Cuando se renuncia a gobernar

Por José Luis Arce
29 de enero, 2021

 

La política actual toma formas paradójicas y sigue derivas contradictorias. Mientras en las democracias representativas los procesos eleccionarios se tornan cada vez más en luchas descarnadas al calor de las estrategias de división y polarización, los actores – principalmente los partidos políticos y sus élites – tienden cada con mayor frecuencia a renunciar a la otra dimensión de la política, la verdadera, más importante y sustantiva, que es el gobernar.

De esta forma, paradójicamente, los procesos electorales – incluso los internos en las diferentes agrupaciones – terminan siendo sangrientas batallas de las que no salen, en realidad, ganadores. Las facciones triunfadoras en realidad lo único que consiguen son victorias pírricas, dado el daño que esta forma de entender la dimensión competitiva de la democracia representativa hace a los partidos y, aún más importante, a la convivencia democrática, en un sentido más amplio.

Después de batallas campales matizadas con vendettas, dramáticas traiciones y asesinatos político-mediáticos, terminan tan heridas las susceptibilidades y los egos de las élites en disputa y tan dependiente el electorado de la sangre en la arena política que es virtualmente imposible reconstruir los puentes que requieren las débiles mayorías para poder gobernar de manera efectiva, debido a los resentimientos personales y a la perversa dinámica de una opinión pública ávida de juicios a priori, conflictos artificiales y falsedades que refuercen los instintivos temores de sus respectivas tribus.

Esta perversa dinámica conduce a lo que constituye quizás al resultado más perverso de estas estratagemas electorales: los actores políticos, tanto desde el Ejecutivo como desde el Legislativo, tiran la toalla, renuncian a gobernar casi desde un principio. De esta forma, los gobiernos terminan convirtiéndose en simples administradores o depositarios simbólicos de un poder disminuido y la oposición desde los frentes parlamentarios, en un simple ruido político de fondo sin sustancia, ni incidencia, ni capacidad propositiva; útil para entorpecer, pero sin capacidad real de ejercer las funciones de gobierno que desde su rol legislativo deberían cumplir en democracia.

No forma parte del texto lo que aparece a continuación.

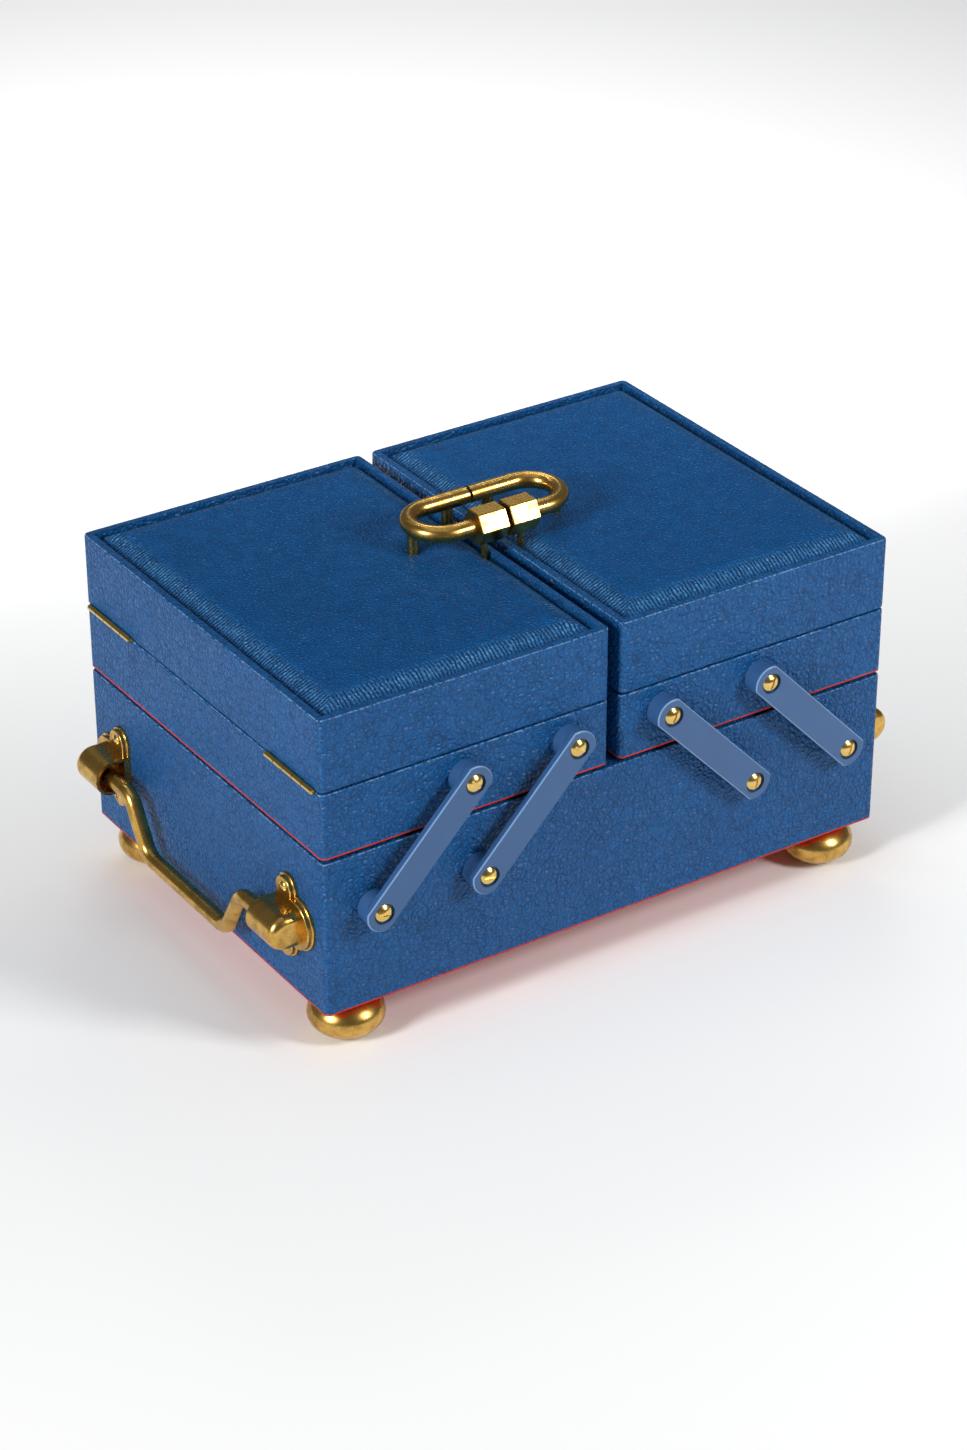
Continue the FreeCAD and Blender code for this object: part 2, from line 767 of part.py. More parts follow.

El resultado: parálisis e inacción gubernamental, tiempo perdido en discusiones inútiles, legislación y políticas públicas que no son más que ocurrencias que desdeñan el conocimiento y los datos y, en medio de todo esto, descontento e indignación creciente de la ciudadanía que, ante la ausencia de una dinámica distinta en la política electoral termina retroalimentando el ciclo anterior y provocando mayor crisis política; mientras los verdaderos beneficiarios de este orden cosas, los grupos de interés, extraen cada vez más rentas ilegítimas, en un marco de opacidad y débil rendición de cuentas.

Llegados a este punto parece necesario entender, al menos, dos cosas: las grandes mayorías triunfadoras con la capacidad de gobernar sin referencia a los otros no volverán – y aunque lo hicieran, una opinión pública mucho más vibrante, para bien o para mal, le resta los espacios que muchos aún hoy añoran – por lo tanto, lo electoral debería plantearse de una manera diferente: no como una competencia hacia la aniquilación del contrario, sino como un proceso de selección de roles temporales, en donde para poder cumplir con el verdadero objetivo de la contienda – el gobernar, no simplemente el pretender una lista limitada y cortoplacista de acciones inconexas, sino el conformar una agenda de políticas públicas coherentes, que satisfaga demandas legítimas de la ciudadanía, que sea conteste con el legado histórico y el marco institucional y, sobre todo, contribuya a la búsqueda de los caminos que conduzcan a posibles futuros compartidos, más inclusivos, equitativos y sostenibles – se requerirá del derrotado, sea para construir mayorías suficientes o para asegurarse que éste se comporte, en el marco institucional, como un buen perdedor –vehemente en sus posiciones, pero con propósito y bien intencionado en su accionar – y no un obcecado opositor.

Quien controle el Ejecutivo o la oposición legislativa no pueden ni deben darse el lujo de cruzarse de brazos – o amarrarse a un mástil imaginario y poético, sin tomar más bien con fuerza y determinación el timón, no sin antes tener claro un rumbo – argumentando que el gobernar es función del otro o que las acciones del otro le impiden cumplir con sus objetivos y con la ciudadanía – eso sería simplemente evadir responsabilidades – al final, la democracia requiere de ambos para revitalizarse, algo que hoy es, claramente, una urgente necesidad.